Your task
Your task is to reproduce the material exactly.

JSON records of objects

________________

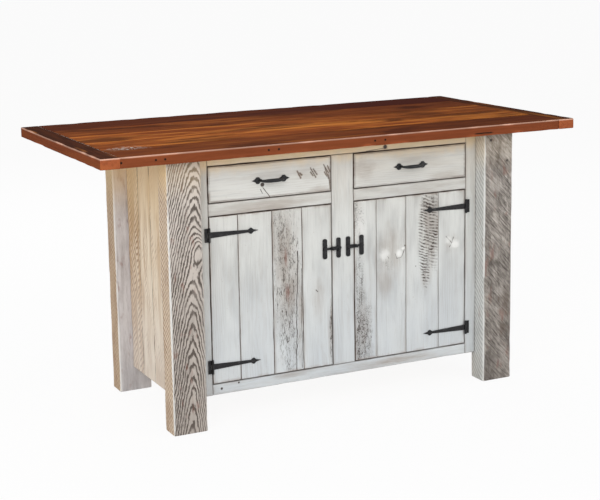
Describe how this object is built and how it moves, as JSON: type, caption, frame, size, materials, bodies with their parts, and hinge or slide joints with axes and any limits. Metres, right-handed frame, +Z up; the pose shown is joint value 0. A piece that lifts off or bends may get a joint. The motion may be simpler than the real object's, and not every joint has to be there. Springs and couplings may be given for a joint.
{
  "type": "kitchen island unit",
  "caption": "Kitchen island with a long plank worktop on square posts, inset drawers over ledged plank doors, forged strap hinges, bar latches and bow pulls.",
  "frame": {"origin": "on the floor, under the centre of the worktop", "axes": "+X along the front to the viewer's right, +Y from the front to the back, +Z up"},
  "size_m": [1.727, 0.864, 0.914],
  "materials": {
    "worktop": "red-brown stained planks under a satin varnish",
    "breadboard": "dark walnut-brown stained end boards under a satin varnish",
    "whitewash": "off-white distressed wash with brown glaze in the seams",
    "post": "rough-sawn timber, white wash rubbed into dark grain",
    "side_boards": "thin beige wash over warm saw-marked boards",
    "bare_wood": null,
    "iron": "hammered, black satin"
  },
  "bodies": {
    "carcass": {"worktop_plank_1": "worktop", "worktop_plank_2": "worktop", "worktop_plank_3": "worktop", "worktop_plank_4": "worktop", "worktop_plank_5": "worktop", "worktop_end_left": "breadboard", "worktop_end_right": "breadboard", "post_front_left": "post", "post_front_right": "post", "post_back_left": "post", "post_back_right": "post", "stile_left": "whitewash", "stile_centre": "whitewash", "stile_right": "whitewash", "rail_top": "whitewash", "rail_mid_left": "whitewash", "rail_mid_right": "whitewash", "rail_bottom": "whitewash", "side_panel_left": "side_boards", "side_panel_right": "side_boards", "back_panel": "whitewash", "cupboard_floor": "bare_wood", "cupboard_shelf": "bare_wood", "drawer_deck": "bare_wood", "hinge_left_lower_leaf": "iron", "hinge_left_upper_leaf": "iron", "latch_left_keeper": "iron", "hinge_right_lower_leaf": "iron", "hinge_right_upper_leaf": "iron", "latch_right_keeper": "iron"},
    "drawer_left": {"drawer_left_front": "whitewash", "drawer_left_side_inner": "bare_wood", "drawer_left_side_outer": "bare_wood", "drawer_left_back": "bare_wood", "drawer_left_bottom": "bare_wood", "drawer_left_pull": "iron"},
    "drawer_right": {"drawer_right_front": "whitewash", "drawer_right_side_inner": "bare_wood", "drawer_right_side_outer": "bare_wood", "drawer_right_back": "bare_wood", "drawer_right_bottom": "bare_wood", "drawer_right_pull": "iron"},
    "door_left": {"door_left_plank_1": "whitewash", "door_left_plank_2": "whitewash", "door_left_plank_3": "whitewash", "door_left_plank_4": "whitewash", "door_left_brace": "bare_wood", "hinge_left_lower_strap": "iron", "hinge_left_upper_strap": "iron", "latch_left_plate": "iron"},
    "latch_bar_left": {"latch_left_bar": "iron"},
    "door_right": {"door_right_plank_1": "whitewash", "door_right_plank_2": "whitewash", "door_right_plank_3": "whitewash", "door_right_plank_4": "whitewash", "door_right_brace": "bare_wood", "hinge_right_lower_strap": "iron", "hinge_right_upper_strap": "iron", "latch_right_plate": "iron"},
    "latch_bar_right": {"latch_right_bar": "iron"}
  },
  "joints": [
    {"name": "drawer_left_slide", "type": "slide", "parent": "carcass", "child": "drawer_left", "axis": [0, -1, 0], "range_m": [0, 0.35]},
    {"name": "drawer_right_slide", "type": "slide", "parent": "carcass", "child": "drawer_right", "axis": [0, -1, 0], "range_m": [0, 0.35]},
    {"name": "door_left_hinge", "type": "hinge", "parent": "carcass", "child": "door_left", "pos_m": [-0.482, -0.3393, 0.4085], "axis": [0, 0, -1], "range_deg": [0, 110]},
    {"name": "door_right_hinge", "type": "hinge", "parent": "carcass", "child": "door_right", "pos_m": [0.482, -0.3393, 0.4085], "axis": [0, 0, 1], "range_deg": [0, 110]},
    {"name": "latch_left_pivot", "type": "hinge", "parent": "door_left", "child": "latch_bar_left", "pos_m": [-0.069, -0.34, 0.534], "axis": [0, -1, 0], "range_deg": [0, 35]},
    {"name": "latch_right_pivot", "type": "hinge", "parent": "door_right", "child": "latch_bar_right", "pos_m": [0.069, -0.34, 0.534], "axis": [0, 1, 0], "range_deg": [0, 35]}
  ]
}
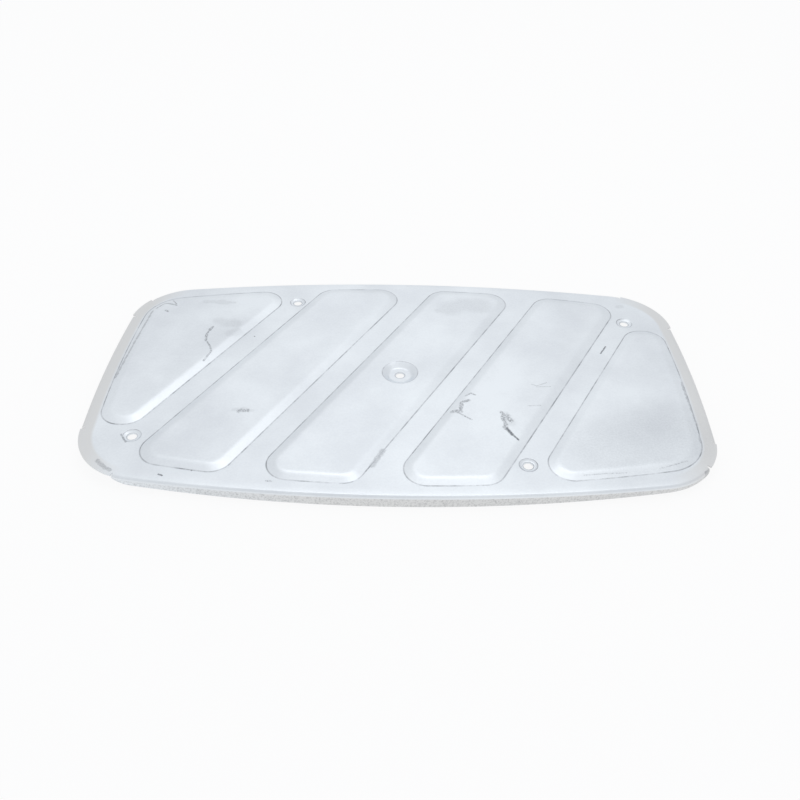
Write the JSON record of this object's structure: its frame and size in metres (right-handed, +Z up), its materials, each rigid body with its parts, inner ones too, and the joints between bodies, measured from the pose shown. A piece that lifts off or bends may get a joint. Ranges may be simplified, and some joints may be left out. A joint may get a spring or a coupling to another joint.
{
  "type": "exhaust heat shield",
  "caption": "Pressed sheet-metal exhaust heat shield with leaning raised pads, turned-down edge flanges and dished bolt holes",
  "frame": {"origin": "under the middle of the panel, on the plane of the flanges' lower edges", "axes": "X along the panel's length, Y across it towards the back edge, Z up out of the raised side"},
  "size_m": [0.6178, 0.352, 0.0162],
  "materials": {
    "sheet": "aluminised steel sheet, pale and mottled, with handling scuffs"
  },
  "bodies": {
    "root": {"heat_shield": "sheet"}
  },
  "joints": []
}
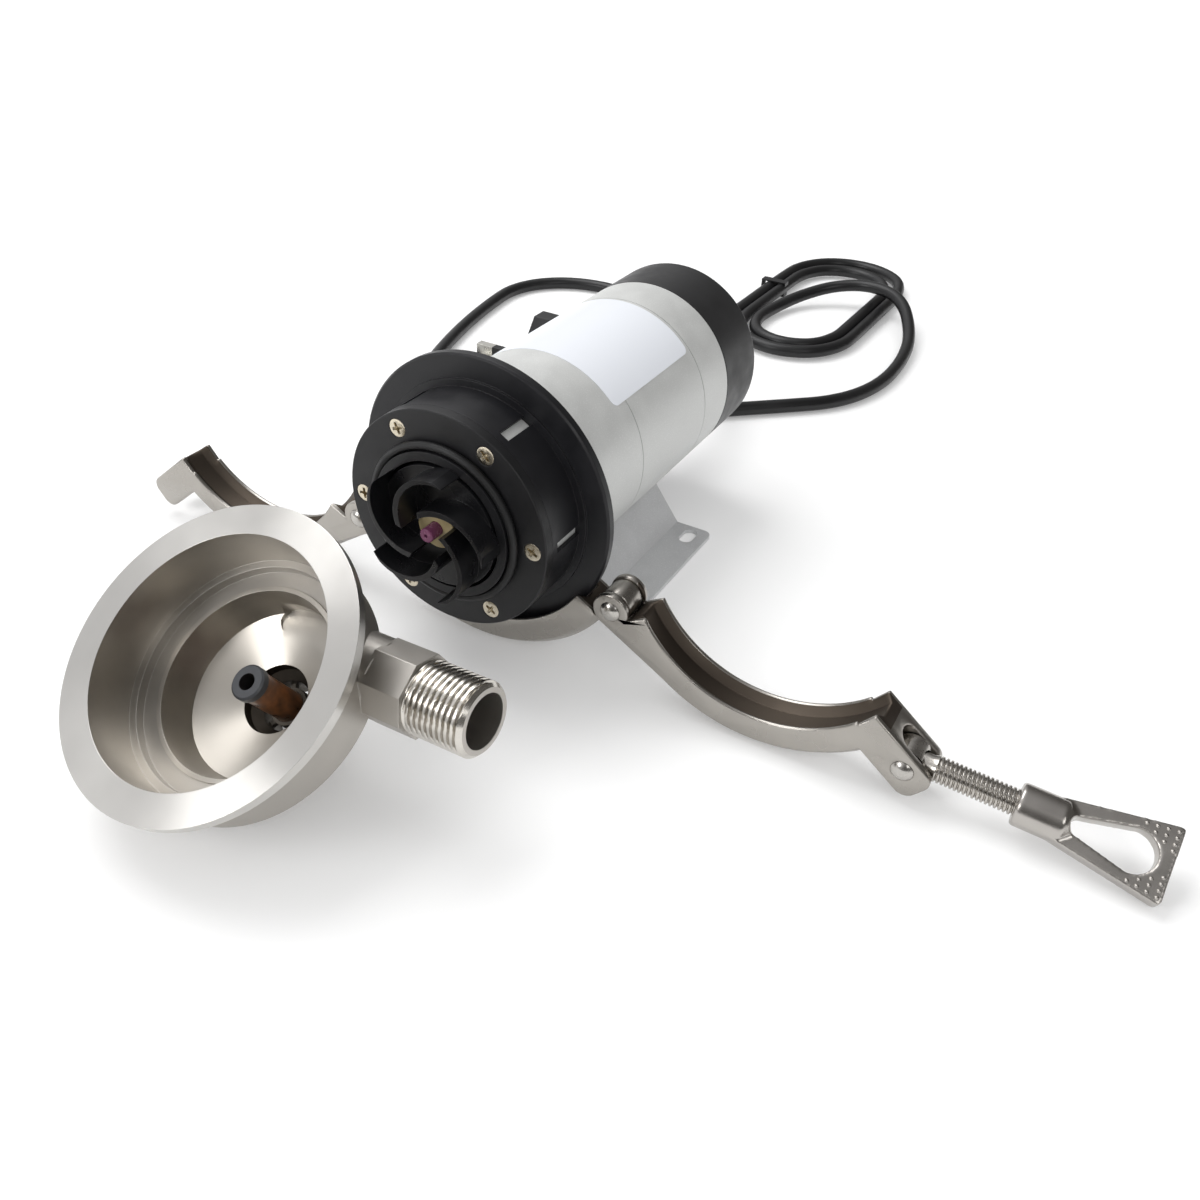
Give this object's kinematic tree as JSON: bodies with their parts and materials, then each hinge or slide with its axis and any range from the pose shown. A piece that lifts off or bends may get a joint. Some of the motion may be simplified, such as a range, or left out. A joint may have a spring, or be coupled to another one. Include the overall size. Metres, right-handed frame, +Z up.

________________

Task solution
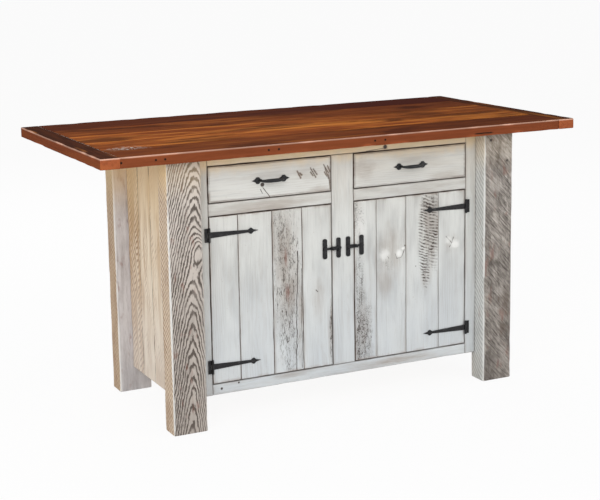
Describe how this object is built and how it moves, as JSON: type, caption, frame, size, materials, bodies with their parts, and hinge or slide joints with axes and any limits. Metres, right-handed frame, +Z up; the pose shown is joint value 0. A piece that lifts off or bends may get a joint. The motion may be simpler than the real object's, and not every joint has to be there. Springs and couplings may be given for a joint.
{
  "type": "kitchen island unit",
  "caption": "Kitchen island with a long plank worktop on square posts, inset drawers over ledged plank doors, forged strap hinges, bar latches and bow pulls.",
  "frame": {"origin": "on the floor, under the centre of the worktop", "axes": "+X along the front to the viewer's right, +Y from the front to the back, +Z up"},
  "size_m": [1.727, 0.864, 0.914],
  "materials": {
    "worktop": "red-brown stained planks under a satin varnish",
    "breadboard": "dark walnut-brown stained end boards under a satin varnish",
    "whitewash": "off-white distressed wash with brown glaze in the seams",
    "post": "rough-sawn timber, white wash rubbed into dark grain",
    "side_boards": "thin beige wash over warm saw-marked boards",
    "bare_wood": null,
    "iron": "hammered, black satin"
  },
  "bodies": {
    "carcass": {"worktop_plank_1": "worktop", "worktop_plank_2": "worktop", "worktop_plank_3": "worktop", "worktop_plank_4": "worktop", "worktop_plank_5": "worktop", "worktop_end_left": "breadboard", "worktop_end_right": "breadboard", "post_front_left": "post", "post_front_right": "post", "post_back_left": "post", "post_back_right": "post", "stile_left": "whitewash", "stile_centre": "whitewash", "stile_right": "whitewash", "rail_top": "whitewash", "rail_mid_left": "whitewash", "rail_mid_right": "whitewash", "rail_bottom": "whitewash", "side_panel_left": "side_boards", "side_panel_right": "side_boards", "back_panel": "whitewash", "cupboard_floor": "bare_wood", "cupboard_shelf": "bare_wood", "drawer_deck": "bare_wood", "hinge_left_lower_leaf": "iron", "hinge_left_upper_leaf": "iron", "latch_left_keeper": "iron", "hinge_right_lower_leaf": "iron", "hinge_right_upper_leaf": "iron", "latch_right_keeper": "iron"},
    "drawer_left": {"drawer_left_front": "whitewash", "drawer_left_side_inner": "bare_wood", "drawer_left_side_outer": "bare_wood", "drawer_left_back": "bare_wood", "drawer_left_bottom": "bare_wood", "drawer_left_pull": "iron"},
    "drawer_right": {"drawer_right_front": "whitewash", "drawer_right_side_inner": "bare_wood", "drawer_right_side_outer": "bare_wood", "drawer_right_back": "bare_wood", "drawer_right_bottom": "bare_wood", "drawer_right_pull": "iron"},
    "door_left": {"door_left_plank_1": "whitewash", "door_left_plank_2": "whitewash", "door_left_plank_3": "whitewash", "door_left_plank_4": "whitewash", "door_left_brace": "bare_wood", "hinge_left_lower_strap": "iron", "hinge_left_upper_strap": "iron", "latch_left_plate": "iron"},
    "latch_bar_left": {"latch_left_bar": "iron"},
    "door_right": {"door_right_plank_1": "whitewash", "door_right_plank_2": "whitewash", "door_right_plank_3": "whitewash", "door_right_plank_4": "whitewash", "door_right_brace": "bare_wood", "hinge_right_lower_strap": "iron", "hinge_right_upper_strap": "iron", "latch_right_plate": "iron"},
    "latch_bar_right": {"latch_right_bar": "iron"}
  },
  "joints": [
    {"name": "drawer_left_slide", "type": "slide", "parent": "carcass", "child": "drawer_left", "axis": [0, -1, 0], "range_m": [0, 0.35]},
    {"name": "drawer_right_slide", "type": "slide", "parent": "carcass", "child": "drawer_right", "axis": [0, -1, 0], "range_m": [0, 0.35]},
    {"name": "door_left_hinge", "type": "hinge", "parent": "carcass", "child": "door_left", "pos_m": [-0.482, -0.3393, 0.4085], "axis": [0, 0, -1], "range_deg": [0, 110]},
    {"name": "door_right_hinge", "type": "hinge", "parent": "carcass", "child": "door_right", "pos_m": [0.482, -0.3393, 0.4085], "axis": [0, 0, 1], "range_deg": [0, 110]},
    {"name": "latch_left_pivot", "type": "hinge", "parent": "door_left", "child": "latch_bar_left", "pos_m": [-0.069, -0.34, 0.534], "axis": [0, -1, 0], "range_deg": [0, 35]},
    {"name": "latch_right_pivot", "type": "hinge", "parent": "door_right", "child": "latch_bar_right", "pos_m": [0.069, -0.34, 0.534], "axis": [0, 1, 0], "range_deg": [0, 35]}
  ]
}
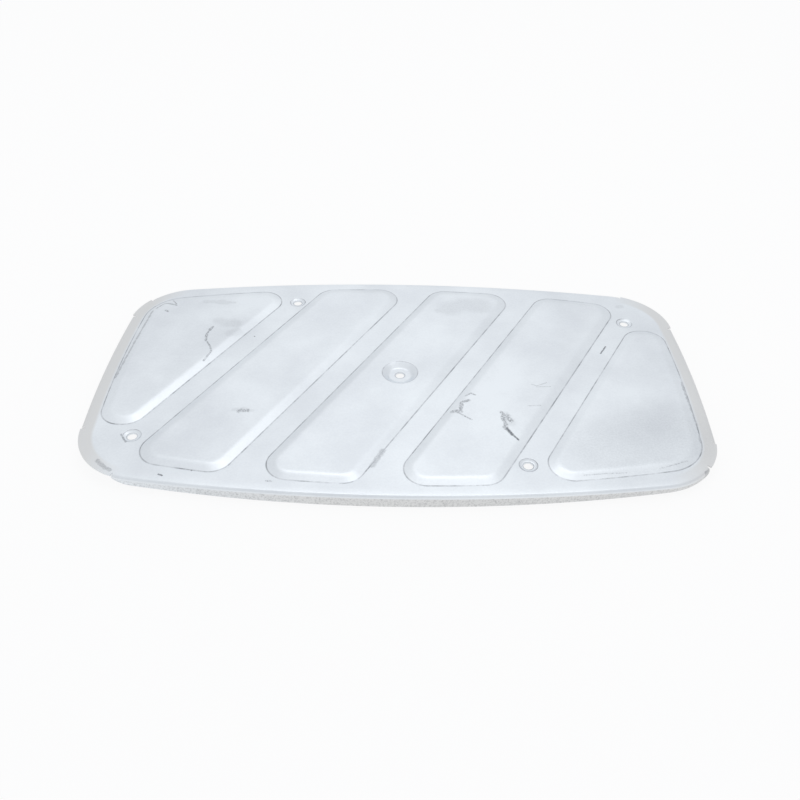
Write the JSON record of this object's structure: its frame and size in metres (right-handed, +Z up), its materials, each rigid body with its parts, inner ones too, and the joints between bodies, measured from the pose shown. A piece that lifts off or bends may get a joint. Ranges may be simplified, and some joints may be left out. A joint may get a spring or a coupling to another joint.
{
  "type": "exhaust heat shield",
  "caption": "Pressed sheet-metal exhaust heat shield with leaning raised pads, turned-down edge flanges and dished bolt holes",
  "frame": {"origin": "under the middle of the panel, on the plane of the flanges' lower edges", "axes": "X along the panel's length, Y across it towards the back edge, Z up out of the raised side"},
  "size_m": [0.6178, 0.352, 0.0162],
  "materials": {
    "sheet": "aluminised steel sheet, pale and mottled, with handling scuffs"
  },
  "bodies": {
    "root": {"heat_shield": "sheet"}
  },
  "joints": []
}
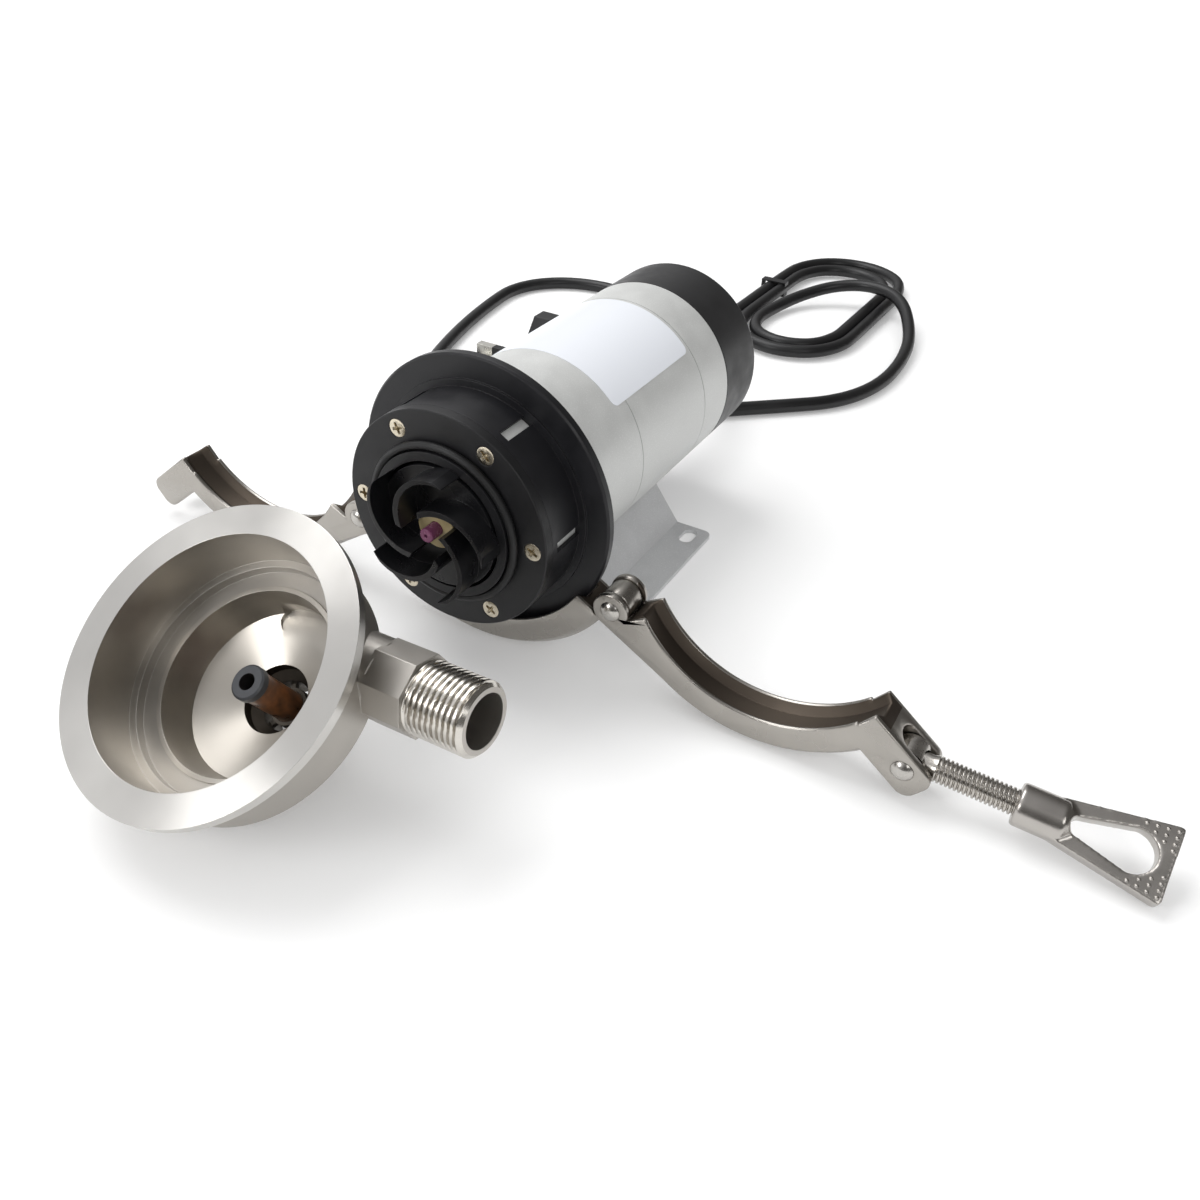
Give this object's kinematic tree as JSON: bodies with their parts and materials, then each hinge or slide with its axis and any range from the pose shown. A piece that lifts off or bends may get a joint. Some of the motion may be simplified, such as a range, or left out. A joint may have a spring, or be coupled to another one. Include the overall size. Metres, right-handed frame, +Z up.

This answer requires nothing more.